Lawmakers decry Mideast violence, attack on USS Cole
WASHINGTON (CNN) -- As tension escalated in the Middle East on Thursday, members of Congress condemned the apparent terrorist attack on a U.S. destroyer in Yemen and echoed President Clinton's calls for Palestinian leader Yasser Arafat to restrain violent protesters in the West Bank and Gaza.
Senior members of the House and Senate Armed Services Committees were briefed by Pentagon and CIA officials about the explosion aboard the USS Cole, prompting condemnations and vows of justice from lawmakers on both sides of the aisle.
At least six U.S. sailors were killed, and 11 others are missing and presumed dead, after a small boat packed with explosives docked alongside the destroyer at about 12:15 p.m. (5:15 a.m. EDT) in Yemen, an Arab state which lies on the Persian Gulf.
In addition to the closed-door committee meetings, members of the Joint Chiefs of Staff also briefed a select group of lawmakers later in the day.
"The United States has the ability to find out who perpetrated this outrage," Sen. John McCain, R-Arizona, said on the Senate floor. "We will find those people. There will be a heavy price to pay. We cannot allow these acts of terror to take place."
Senate Minority Leader Tom Daschle, D-South Dakota, echoed those sentiments, telling reporters: "Clearly this is a terrorist act and those who perpetrated it will be held responsible. We will find out who they are and we will not rest until we do."
Hours after the Cole incident, flare-ups between Israeli soldiers and Arab protesters resumed. In Gaza, Israeli helicopters launched airstrikes near Arafat's compound in retaliation for the killings of two Israeli soldiers by a Palestinian mob in the West Bank town of Ramallah.
Rep. Porter Goss, R-Florida, the chairman of the House Intelligence Committee,
closely monitored both hot-spots, but said it was too early to tell if the events were related. However, he did say that the suspected attack on the USS Cole may have been
carried out by anti-American terrorists taking advantage of the unrest in Israel.

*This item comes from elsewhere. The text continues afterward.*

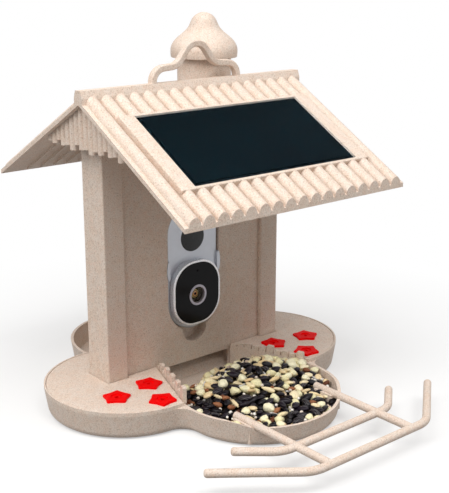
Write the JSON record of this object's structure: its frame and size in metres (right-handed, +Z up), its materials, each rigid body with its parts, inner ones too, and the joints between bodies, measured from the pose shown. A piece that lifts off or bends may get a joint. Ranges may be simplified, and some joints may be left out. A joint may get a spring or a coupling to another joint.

His Senate counterpart agreed that such a possibility existed.
"The reports are all preliminary, but we hope to know more in the next few hours," Senate Intelligence Committee Chairman Richard Shelby, R-Alabama, told reporters. "They didn't totally connect it, but they didn't rule it out."
Lawmakers did ratchet up the rhetoric against Palestinian Authority President Yasser Arafat for not using his influence to halt Arab riots early on, allowing an already tense situation to escalate.
"The general consensus is Chairman Arafat has not stepped up to show leadership," said Senator John Warner, R-Virginia, chairman of the Armed Services Committee.
However, a strongly worded House measure scheduled for consideration on the floor late Thursday was pulled without explanation. The non-binding resolution "condemns the Palestinian leadership for encouraging the violence and doing so little for so long to stop it, resulting in the senseless loss of life."
Senior Capitol Hill staffers cited concerns that moving ahead with the resolution during this critical juncture could inflame tensions and make it appear that the U.S. government is issuing an ultimatum to the Palestinians.
Nevertheless, members of both parties roundly criticized Arafat for his handling of the crisis.
Israel Prime Minister Ehud Barak "took great risks for peace. He went further than any Prime Minister of Israel has ever gone. And he was not met at that door of opportunity by Arafat. And Arafat has increasingly shown an unwillingness I think to step up and that may order ill for the next days," said Sen. John Kerry, D-Massachusetts.